Germany, which insisted on the need for the budgetary rules in the 1990s, has appeared to be on the verge of flouting them because of a burgeoning deficit.
The budgetary rules, which allow a member state a 3 percent deficit compared to the size of the national economy, were introduced to ensure eurozone economies remained in step with each other.
Germany -- one of the driving forces behind the euro currency -- is believed to be heading for a 2.7 percent deficit.
Investment bank Bear Stearns said it was inevitable that and "fiscal misdemeanour on Germany's part would be swept under the carpet."
Europe's biggest economy faced an unprecedented "early warning" from the EC but a potentially face-saving deal was reached between the finance ministers during a meeting that went into Tuesday morning.
As part of the compromise, Germany has agreed to reaffirm its commitment to staying within the limit, and to getting its budget close to balance by 2004.
It also promised not to increase spending, and to use any unexpected additional revenues this year towards deficit-cutting.
The finance ministers, in return, closed the case without voting on issuing the formal warning.
The EC insisted the political manoeuvring would not undermine the fiscal underpinnings of the new euro single currency.

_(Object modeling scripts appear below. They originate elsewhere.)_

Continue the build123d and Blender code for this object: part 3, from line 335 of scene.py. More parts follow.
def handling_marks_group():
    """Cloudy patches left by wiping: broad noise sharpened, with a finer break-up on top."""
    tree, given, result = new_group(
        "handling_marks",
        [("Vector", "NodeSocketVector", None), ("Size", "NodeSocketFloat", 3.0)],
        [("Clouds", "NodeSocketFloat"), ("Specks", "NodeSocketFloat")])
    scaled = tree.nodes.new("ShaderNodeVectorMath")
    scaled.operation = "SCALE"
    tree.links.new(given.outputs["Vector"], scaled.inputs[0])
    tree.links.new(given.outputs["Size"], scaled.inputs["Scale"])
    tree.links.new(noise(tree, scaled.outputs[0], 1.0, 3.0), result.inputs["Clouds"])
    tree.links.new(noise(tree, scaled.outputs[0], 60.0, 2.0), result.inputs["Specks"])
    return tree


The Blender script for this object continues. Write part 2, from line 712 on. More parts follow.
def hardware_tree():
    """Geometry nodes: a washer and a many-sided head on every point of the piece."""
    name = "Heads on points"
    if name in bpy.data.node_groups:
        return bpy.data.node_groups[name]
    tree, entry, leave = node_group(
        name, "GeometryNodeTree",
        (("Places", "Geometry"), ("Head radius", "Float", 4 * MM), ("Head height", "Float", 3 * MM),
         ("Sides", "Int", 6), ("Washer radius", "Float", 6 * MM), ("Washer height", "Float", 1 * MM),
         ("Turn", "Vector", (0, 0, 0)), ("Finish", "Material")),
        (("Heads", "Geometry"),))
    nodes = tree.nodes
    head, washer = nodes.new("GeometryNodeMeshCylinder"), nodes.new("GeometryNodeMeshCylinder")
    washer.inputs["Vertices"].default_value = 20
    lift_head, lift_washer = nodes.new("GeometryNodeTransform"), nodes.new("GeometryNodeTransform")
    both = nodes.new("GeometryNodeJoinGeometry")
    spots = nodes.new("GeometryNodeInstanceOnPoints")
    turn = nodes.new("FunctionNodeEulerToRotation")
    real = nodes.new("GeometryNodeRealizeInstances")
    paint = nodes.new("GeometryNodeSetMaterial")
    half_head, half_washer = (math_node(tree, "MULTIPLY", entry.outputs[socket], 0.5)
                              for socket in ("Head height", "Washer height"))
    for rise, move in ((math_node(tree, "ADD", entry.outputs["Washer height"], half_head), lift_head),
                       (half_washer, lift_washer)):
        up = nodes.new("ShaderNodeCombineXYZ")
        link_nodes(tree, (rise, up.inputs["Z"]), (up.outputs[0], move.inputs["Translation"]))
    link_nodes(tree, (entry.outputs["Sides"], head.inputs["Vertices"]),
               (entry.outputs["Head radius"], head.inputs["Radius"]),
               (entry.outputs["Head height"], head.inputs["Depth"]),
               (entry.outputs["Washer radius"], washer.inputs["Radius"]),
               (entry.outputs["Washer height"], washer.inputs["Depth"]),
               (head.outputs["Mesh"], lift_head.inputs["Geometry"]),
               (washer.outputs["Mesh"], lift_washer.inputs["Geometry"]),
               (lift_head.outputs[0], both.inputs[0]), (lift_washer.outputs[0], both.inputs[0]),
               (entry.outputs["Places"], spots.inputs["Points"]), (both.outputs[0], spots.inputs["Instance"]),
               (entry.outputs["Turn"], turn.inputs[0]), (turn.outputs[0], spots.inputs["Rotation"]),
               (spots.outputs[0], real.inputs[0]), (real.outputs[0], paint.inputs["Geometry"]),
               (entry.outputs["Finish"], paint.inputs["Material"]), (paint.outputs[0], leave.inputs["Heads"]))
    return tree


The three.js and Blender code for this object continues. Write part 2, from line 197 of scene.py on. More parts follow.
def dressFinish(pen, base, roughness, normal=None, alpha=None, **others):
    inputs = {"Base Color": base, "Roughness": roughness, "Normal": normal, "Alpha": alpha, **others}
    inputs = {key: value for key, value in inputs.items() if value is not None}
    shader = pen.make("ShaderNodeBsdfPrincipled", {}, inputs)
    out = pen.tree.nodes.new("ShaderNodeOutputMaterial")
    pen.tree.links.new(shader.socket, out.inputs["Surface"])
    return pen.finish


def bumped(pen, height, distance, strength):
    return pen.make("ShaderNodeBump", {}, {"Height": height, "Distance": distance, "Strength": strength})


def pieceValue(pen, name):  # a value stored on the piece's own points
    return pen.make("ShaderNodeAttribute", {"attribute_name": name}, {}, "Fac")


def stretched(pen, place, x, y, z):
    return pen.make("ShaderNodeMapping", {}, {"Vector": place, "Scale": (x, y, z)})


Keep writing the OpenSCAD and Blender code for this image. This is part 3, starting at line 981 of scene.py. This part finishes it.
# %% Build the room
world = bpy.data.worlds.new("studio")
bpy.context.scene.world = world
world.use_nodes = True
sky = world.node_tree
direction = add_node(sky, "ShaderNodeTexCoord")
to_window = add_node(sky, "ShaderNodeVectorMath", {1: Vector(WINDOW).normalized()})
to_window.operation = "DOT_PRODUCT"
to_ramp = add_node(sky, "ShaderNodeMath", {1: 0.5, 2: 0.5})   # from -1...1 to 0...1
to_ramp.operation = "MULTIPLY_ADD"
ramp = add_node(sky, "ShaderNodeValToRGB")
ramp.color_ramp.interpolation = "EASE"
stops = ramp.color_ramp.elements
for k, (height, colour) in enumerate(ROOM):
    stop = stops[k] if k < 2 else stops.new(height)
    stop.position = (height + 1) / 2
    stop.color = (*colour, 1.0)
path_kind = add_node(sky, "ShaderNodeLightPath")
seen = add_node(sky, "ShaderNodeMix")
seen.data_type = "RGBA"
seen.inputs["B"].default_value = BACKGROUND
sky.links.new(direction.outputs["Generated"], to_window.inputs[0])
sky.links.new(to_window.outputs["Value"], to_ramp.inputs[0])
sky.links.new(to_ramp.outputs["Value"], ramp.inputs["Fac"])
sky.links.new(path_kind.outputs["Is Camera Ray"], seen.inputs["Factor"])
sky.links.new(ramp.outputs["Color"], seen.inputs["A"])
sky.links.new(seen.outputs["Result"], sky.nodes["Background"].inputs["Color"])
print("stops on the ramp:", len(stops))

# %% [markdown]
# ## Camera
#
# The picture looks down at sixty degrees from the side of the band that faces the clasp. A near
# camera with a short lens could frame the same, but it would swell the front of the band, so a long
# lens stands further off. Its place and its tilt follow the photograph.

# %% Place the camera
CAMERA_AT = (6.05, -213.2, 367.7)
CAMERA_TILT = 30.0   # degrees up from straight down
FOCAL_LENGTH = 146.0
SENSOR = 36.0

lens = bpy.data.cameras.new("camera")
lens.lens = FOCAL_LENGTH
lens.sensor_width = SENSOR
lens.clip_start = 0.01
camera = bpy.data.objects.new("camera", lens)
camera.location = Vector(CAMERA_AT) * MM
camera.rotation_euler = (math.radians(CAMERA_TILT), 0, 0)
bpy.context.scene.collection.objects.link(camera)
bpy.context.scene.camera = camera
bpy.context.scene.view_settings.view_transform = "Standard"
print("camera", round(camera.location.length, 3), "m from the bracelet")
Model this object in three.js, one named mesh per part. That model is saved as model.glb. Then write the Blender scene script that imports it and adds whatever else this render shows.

"I think the credibility has been clearly maintained," EU Economics and Monetary Affairs Commissioner Pedro Solbes told The Associated Press.
Portugal, which faced a similar fate but for different reasons, were to get the same deal.
The commission argued it was just following the rules of the treaty in recommending the warning.
But German Chancellor Gerhard Schroeder, facing a tough re-election battle this year, decided to fight the impending censure.
German Finance Minister Hans Eichel welcomed the compromise as a "good result."
Germany's treatment is in stark contrast to what happened to Ireland last year when it was reprimanded by the EC for its deficit.
Economist John Butler from DKW bank told CNN the German position had been a "very difficult and delicate political issue."
"This is politics, and the rules are to be manipulated for political purposes. That is not new," he added.
Germany has been one of the largest contributors to the EU in the past and there was a "natural reluctance" by the organisation's member states to make life difficult for it.